(Work to complete): Reproduce all of the data word for word.

Object data in JSON:

※

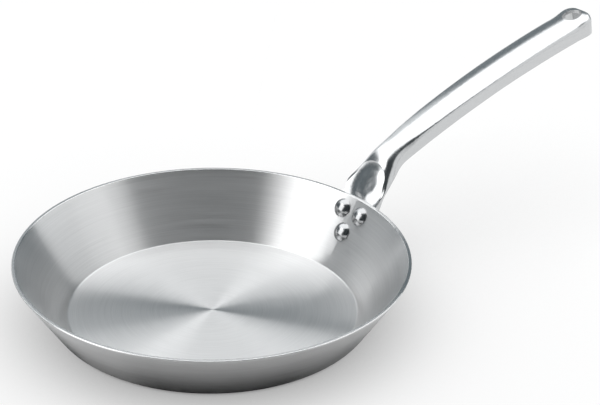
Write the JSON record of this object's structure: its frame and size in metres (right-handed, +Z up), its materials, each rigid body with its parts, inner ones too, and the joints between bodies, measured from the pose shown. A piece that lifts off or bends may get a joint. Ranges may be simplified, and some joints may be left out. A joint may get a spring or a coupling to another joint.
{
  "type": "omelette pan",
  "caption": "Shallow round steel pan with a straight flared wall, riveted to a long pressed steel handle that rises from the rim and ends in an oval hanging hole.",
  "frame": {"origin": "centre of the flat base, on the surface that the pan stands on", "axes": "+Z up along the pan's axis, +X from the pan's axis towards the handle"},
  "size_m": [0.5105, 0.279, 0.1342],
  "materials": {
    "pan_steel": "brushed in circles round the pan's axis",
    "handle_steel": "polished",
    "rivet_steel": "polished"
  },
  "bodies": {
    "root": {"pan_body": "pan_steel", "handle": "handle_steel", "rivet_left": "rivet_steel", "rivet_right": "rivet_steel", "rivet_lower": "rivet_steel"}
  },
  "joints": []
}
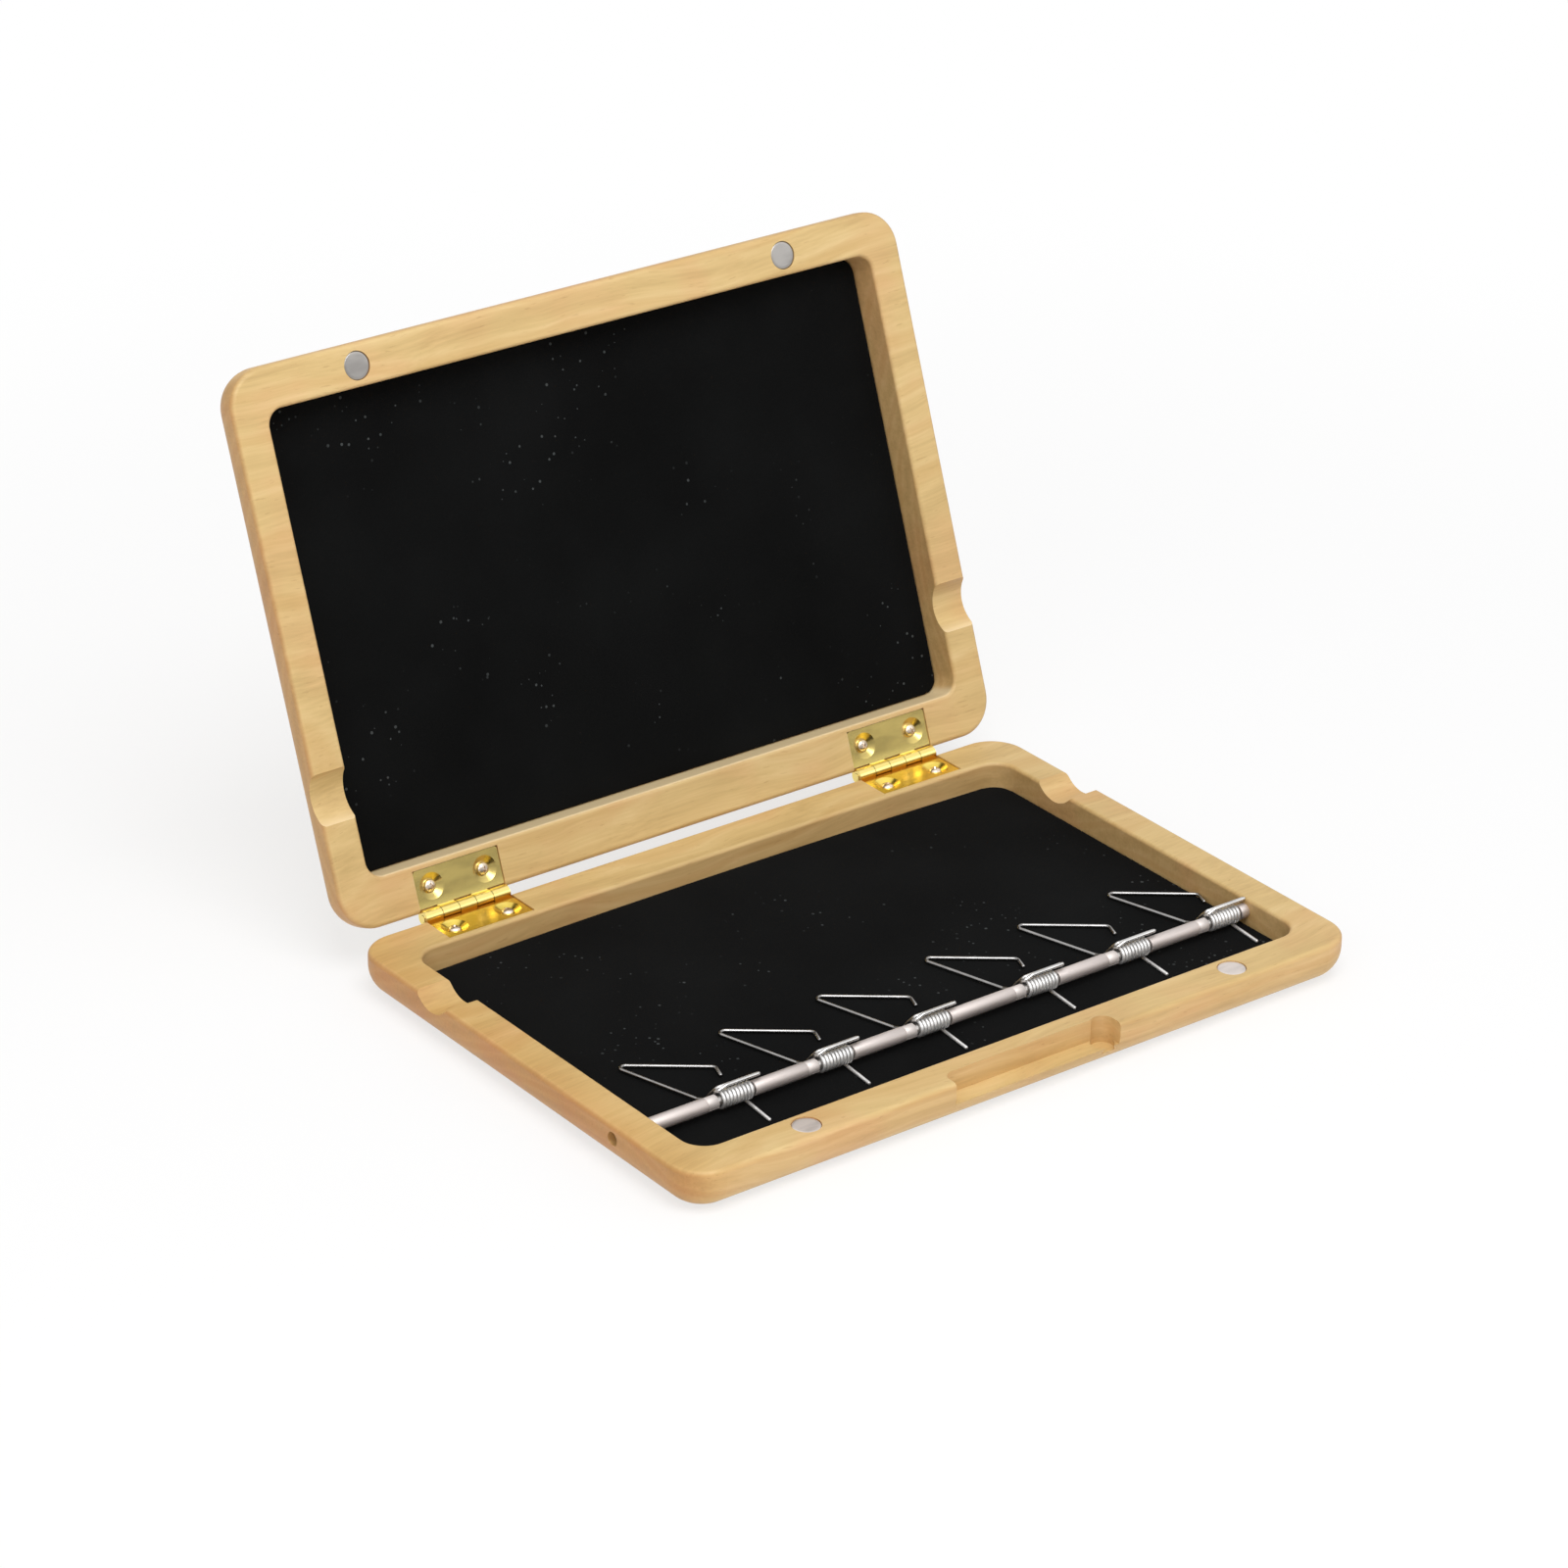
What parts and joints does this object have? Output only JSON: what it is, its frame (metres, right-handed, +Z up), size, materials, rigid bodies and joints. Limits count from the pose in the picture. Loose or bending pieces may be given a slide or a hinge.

※

(The completed task):
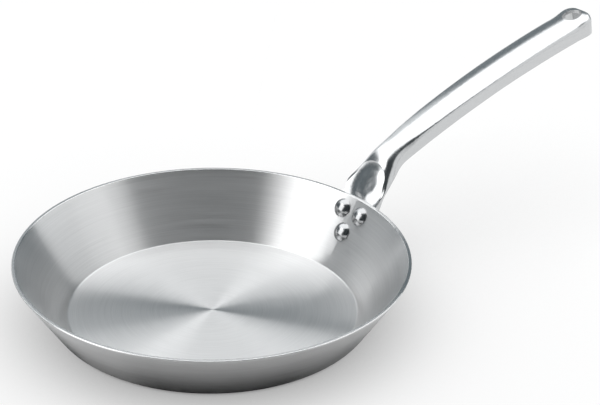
Write the JSON record of this object's structure: its frame and size in metres (right-handed, +Z up), its materials, each rigid body with its parts, inner ones too, and the joints between bodies, measured from the pose shown. A piece that lifts off or bends may get a joint. Ranges may be simplified, and some joints may be left out. A joint may get a spring or a coupling to another joint.
{
  "type": "omelette pan",
  "caption": "Shallow round steel pan with a straight flared wall, riveted to a long pressed steel handle that rises from the rim and ends in an oval hanging hole.",
  "frame": {"origin": "centre of the flat base, on the surface that the pan stands on", "axes": "+Z up along the pan's axis, +X from the pan's axis towards the handle"},
  "size_m": [0.5105, 0.279, 0.1342],
  "materials": {
    "pan_steel": "brushed in circles round the pan's axis",
    "handle_steel": "polished",
    "rivet_steel": "polished"
  },
  "bodies": {
    "root": {"pan_body": "pan_steel", "handle": "handle_steel", "rivet_left": "rivet_steel", "rivet_right": "rivet_steel", "rivet_lower": "rivet_steel"}
  },
  "joints": []
}
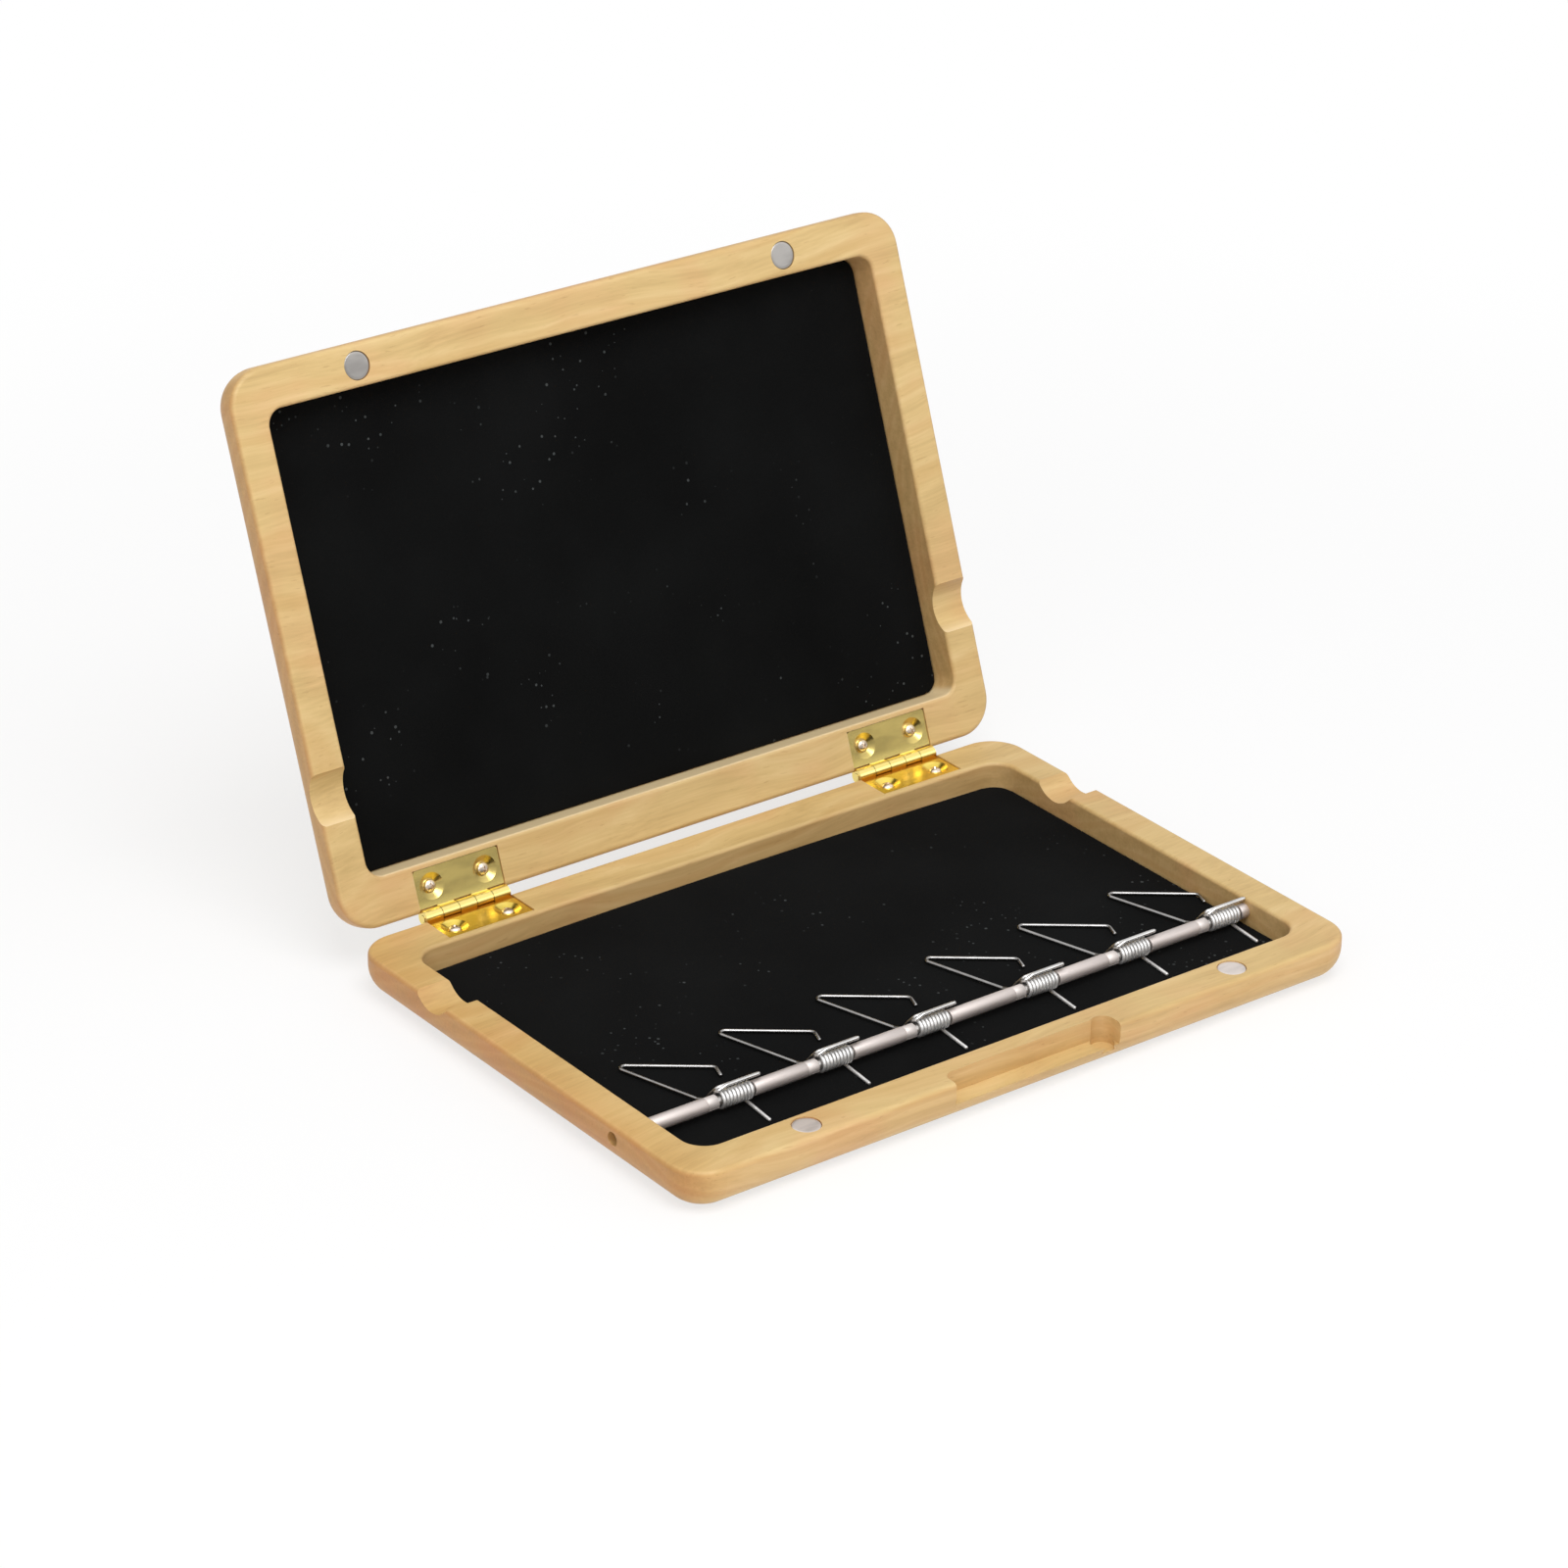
What parts and joints does this object have? Output only JSON: what it is, its frame (metres, right-handed, +Z up), size, materials, rigid bodies and joints. Limits count from the pose in the picture. Loose or bending pieces may be given a slide or a hinge.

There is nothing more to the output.